As described on the page by Hammett, Brigid doesn't seem like the brightest bulb in the socket. Spade constantly rags on her for being incompetent at her scams and for foolishly plying her "defenseless female" wiles on him. Implicitly her beauty does seduce Spade to some extent, though he fights it all the way, and the story ends with his refusal to cover for her one deadly crime: that of shooting Spade's detective-agency partner. But Hammett makes even her act of murder sound like that of an incompetent.
It's purely thanks to Brigid's subsequent cinematic incarnations in 1931, 1936 and 1941 that she earns a place of distinction here.

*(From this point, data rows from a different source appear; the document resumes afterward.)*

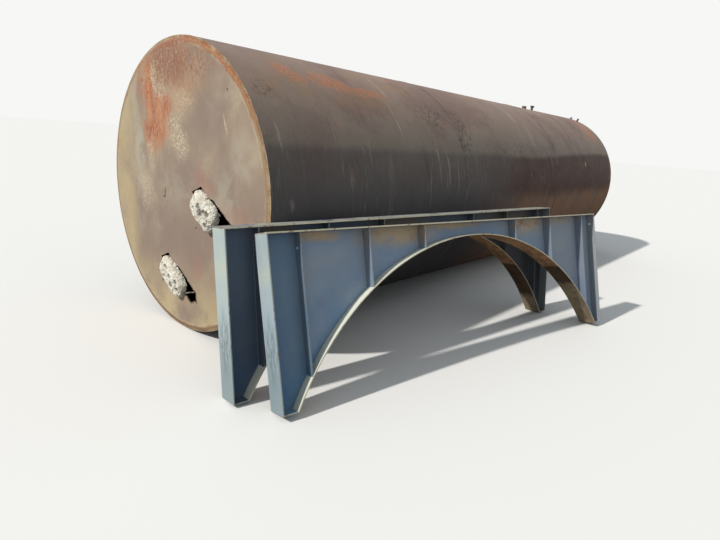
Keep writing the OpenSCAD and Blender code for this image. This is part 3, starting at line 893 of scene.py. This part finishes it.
# %% Blue grey paint, partly painted sky shade
BLUE_GREY = paint(134, 154, 178)
DEEP_BLUE_SHADE = paint(94, 134, 174)
DUSTY_GREY = paint(160, 168, 174)


def saddle_frame(f, which):
    """The saddle's own coordinates, from the back corner of its left foot."""
    place, lean, swing = SADDLES[which]
    return f.moved(place, (-lean, 0, -swing))


def saddle_blue(f, own, rise):
    patchy_rise = f.scaled(f.cloud(2.2, 7, 0.6, 0.3, own), 0.6, rise)
    # Bluer and darker low down, partly as painted shade
    f.colour = f.wash(f.step(patchy_rise, 0.45, 1.25), DEEP_BLUE_SHADE, BLUE_GREY)
    f.lay(DUSTY_GREY, f.patches(0.42, 0.62, 1.4, 6, 0.6, 0.3, vector=own), 0.6)
    f.mottle(f.cloud(1.3, 6, 0.6, 0.4, own), 0.40)
    f.mottle(f.cloud(9.0, 7, 0.7, 0.3, own), 0.16)


print("saddle frames:", list(SADDLES))

# %% [markdown]
# Rust water has soaked tan stains into the web where it hangs below the base
# plate. Rusty flecks sit in the stains, and stronger ones towards the right.

# %% Stains on the web
TAN_STAIN = paint(190, 168, 134)
FLECK_RUST = paint(170, 118, 74)

# Each stain: its place along the saddle and up it, and how far it reaches
STAINS = {
    "outer": [
        ((1.12, 1.11), (0.34, 0.09)),
        ((1.60, 1.15), (0.52, 0.040)),
        ((2.76, 1.12), (0.25, 0.10)),
        ((3.33, 1.14), (0.26, 0.060)),
        ((0.42, 1.13), (0.16, 0.04)),
    ],
    "inner": [((0.40, 1.12), (0.16, 0.05)), ((1.60, 1.10), (0.30, 0.05)), ((3.2, 1.05), (0.3, 0.08))],
}


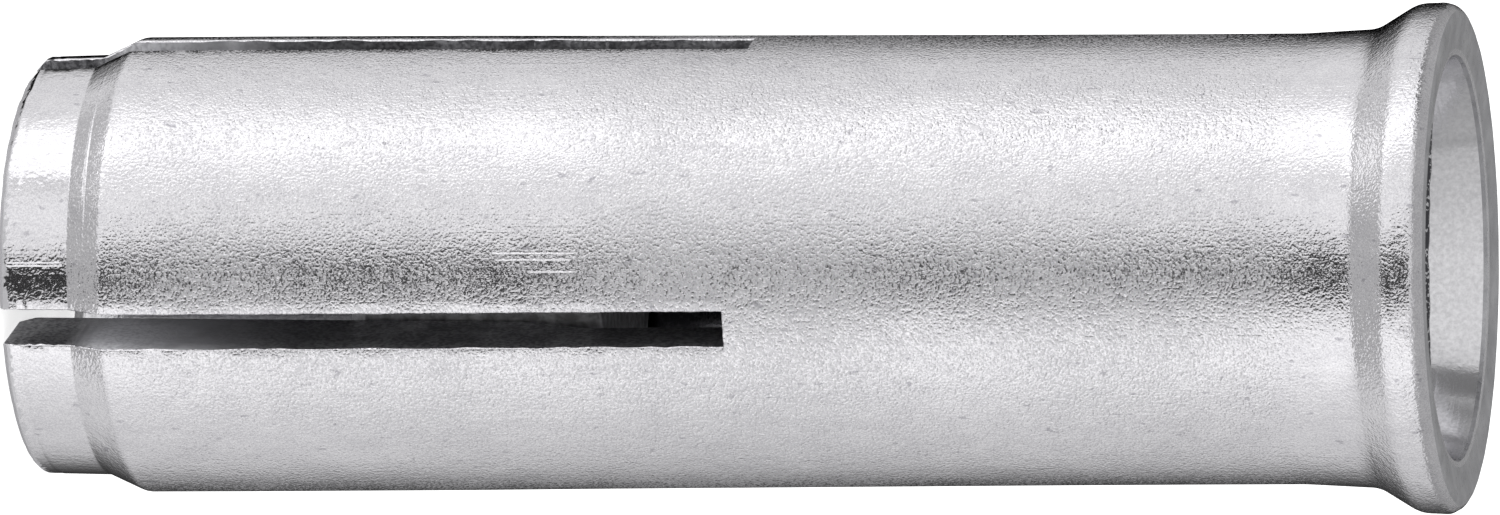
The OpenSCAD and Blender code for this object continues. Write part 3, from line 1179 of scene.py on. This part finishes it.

And at that, it's really the 1941 film that cemented Brigid's reputation as a quintessential "femme fatale." To be sure, Brigid doesn't do anything more than she does in the novel, or in the 1931 version. (The 1936 version did not use Brigid's name and rewrote her character substantially.) But Mary Astor's performance does give Brigid a subtler dimension than she has in the book; she seems a little more than just a blunderer trying to get by on her looks.
Prior to FALCON, Hammett portrayed a much more energetic female character, Dinah Brand, in his novel RED HARVEST, first serialized in a 1927 issue of BLACK MASK. However, though she was mentally tougher than many of the novel's male characters, Brand does not meet my criteria for a "femme formidable."
It feels appropriate that 1929-- the year in which I found one of the first major *heroic* femmes formidables-- also sports a great villainess; the Sea Hag, introduced the same year as her nemesis Popeye for Elzie Segar's comic strip THIMBLE THEATER.
I've only read a handful of the Sea Hag's adventures in her original medium, so I'm not able to comment extensively about the nature of her witchly powers. In the stories I have seen, she's frequently served by various hulks like the Goon above, as well as ordinary mortal bruisers. In keeping with Segar's comic tone, the Hag's evil doesn't seem to be too extreme. In one of the sequences I have read, Wimpy draws her into a card game and she ends up gambling away her corset!